──────── Information supplied ────────
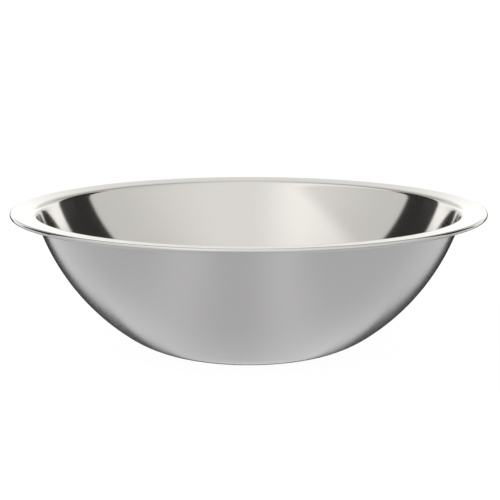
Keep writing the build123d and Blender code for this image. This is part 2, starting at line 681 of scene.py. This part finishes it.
# %% The world's light
tent_colour = (1.0, 0.985, 0.955, 1)
ground_colour = (0.99, 0.99, 1.0, 1)
white = {"Color": (1, 1, 1, 1), "Strength": 1.2}

colours = {"A": tent_colour, "B": ground_colour}
colour = add_node(sky, "ShaderNodeMix", {"data_type": "RGBA"}, Factor=below, **colours)["Result"]
brightness = mixed(below, tent, ground)
lit = add_node(sky, "ShaderNodeBackground", Color=colour, Strength=brightness)[0]
plain = add_node(sky, "ShaderNodeBackground", **white)[0]
by_camera = add_node(sky, "ShaderNodeLightPath")["Is Camera Ray"]
choice = add_node(sky, "ShaderNodeMixShader", _0=by_camera, _1=lit, _2=plain)[0]
add_node(sky, "ShaderNodeOutputWorld", Surface=choice)
print(f"the world has {len(sky.nodes)} nodes")

# %% [markdown]
# ## The floor
#
# The floor is one large plain sheet just under the base. It glows almost white, so that no horizon
# shows, and takes a faint shade where the bowl stands. Reflections don't see it, because the ground
# painted on the world already stands for it there, with the screen.

# %% The floor
floor_half = 60
floor_drop = 0.0002
paper_grey = 0.1
paper_glow = 0.95

corners = [(-1, -1), (1, -1), (1, 1), (-1, 1)]
floor_points = [(floor_half * a, floor_half * b, -floor_drop) for a, b in corners]
floor_mesh = bpy.data.meshes.new("floor")
floor_mesh.from_pydata(floor_points, [], [(0, 1, 2, 3)])
floor = bpy.data.objects.new("floor", floor_mesh)
bpy.context.scene.collection.objects.link(floor)

paper = bpy.data.materials.new("white_floor")
paper.use_nodes = True
paper_shader = paper.node_tree.nodes["Principled BSDF"].inputs
paper_shader["Base Color"].default_value = (paper_grey, paper_grey, paper_grey, 1)
paper_shader["Roughness"].default_value = 1.0
paper_shader["Specular IOR Level"].default_value = 0.0
paper_shader["Emission Color"].default_value = (1, 1, 1, 1)
paper_shader["Emission Strength"].default_value = paper_glow
floor_mesh.materials.append(paper)
floor.visible_glossy = False
print(f"the floor is {2 * floor_half} m wide")

# %% Colours as they are
bpy.context.scene.view_settings.view_transform = "Standard"
print("view transform:", bpy.context.scene.view_settings.view_transform)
────────
Directions for this task: Write the data from above out again, exactly.

Task response:
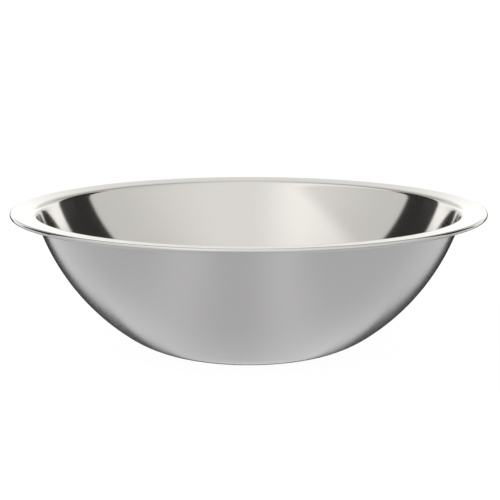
Keep writing the build123d and Blender code for this image. This is part 2, starting at line 681 of scene.py. This part finishes it.
# %% The world's light
tent_colour = (1.0, 0.985, 0.955, 1)
ground_colour = (0.99, 0.99, 1.0, 1)
white = {"Color": (1, 1, 1, 1), "Strength": 1.2}

colours = {"A": tent_colour, "B": ground_colour}
colour = add_node(sky, "ShaderNodeMix", {"data_type": "RGBA"}, Factor=below, **colours)["Result"]
brightness = mixed(below, tent, ground)
lit = add_node(sky, "ShaderNodeBackground", Color=colour, Strength=brightness)[0]
plain = add_node(sky, "ShaderNodeBackground", **white)[0]
by_camera = add_node(sky, "ShaderNodeLightPath")["Is Camera Ray"]
choice = add_node(sky, "ShaderNodeMixShader", _0=by_camera, _1=lit, _2=plain)[0]
add_node(sky, "ShaderNodeOutputWorld", Surface=choice)
print(f"the world has {len(sky.nodes)} nodes")

# %% [markdown]
# ## The floor
#
# The floor is one large plain sheet just under the base. It glows almost white, so that no horizon
# shows, and takes a faint shade where the bowl stands. Reflections don't see it, because the ground
# painted on the world already stands for it there, with the screen.

# %% The floor
floor_half = 60
floor_drop = 0.0002
paper_grey = 0.1
paper_glow = 0.95

corners = [(-1, -1), (1, -1), (1, 1), (-1, 1)]
floor_points = [(floor_half * a, floor_half * b, -floor_drop) for a, b in corners]
floor_mesh = bpy.data.meshes.new("floor")
floor_mesh.from_pydata(floor_points, [], [(0, 1, 2, 3)])
floor = bpy.data.objects.new("floor", floor_mesh)
bpy.context.scene.collection.objects.link(floor)

paper = bpy.data.materials.new("white_floor")
paper.use_nodes = True
paper_shader = paper.node_tree.nodes["Principled BSDF"].inputs
paper_shader["Base Color"].default_value = (paper_grey, paper_grey, paper_grey, 1)
paper_shader["Roughness"].default_value = 1.0
paper_shader["Specular IOR Level"].default_value = 0.0
paper_shader["Emission Color"].default_value = (1, 1, 1, 1)
paper_shader["Emission Strength"].default_value = paper_glow
floor_mesh.materials.append(paper)
floor.visible_glossy = False
print(f"the floor is {2 * floor_half} m wide")

# %% Colours as they are
bpy.context.scene.view_settings.view_transform = "Standard"
print("view transform:", bpy.context.scene.view_settings.view_transform)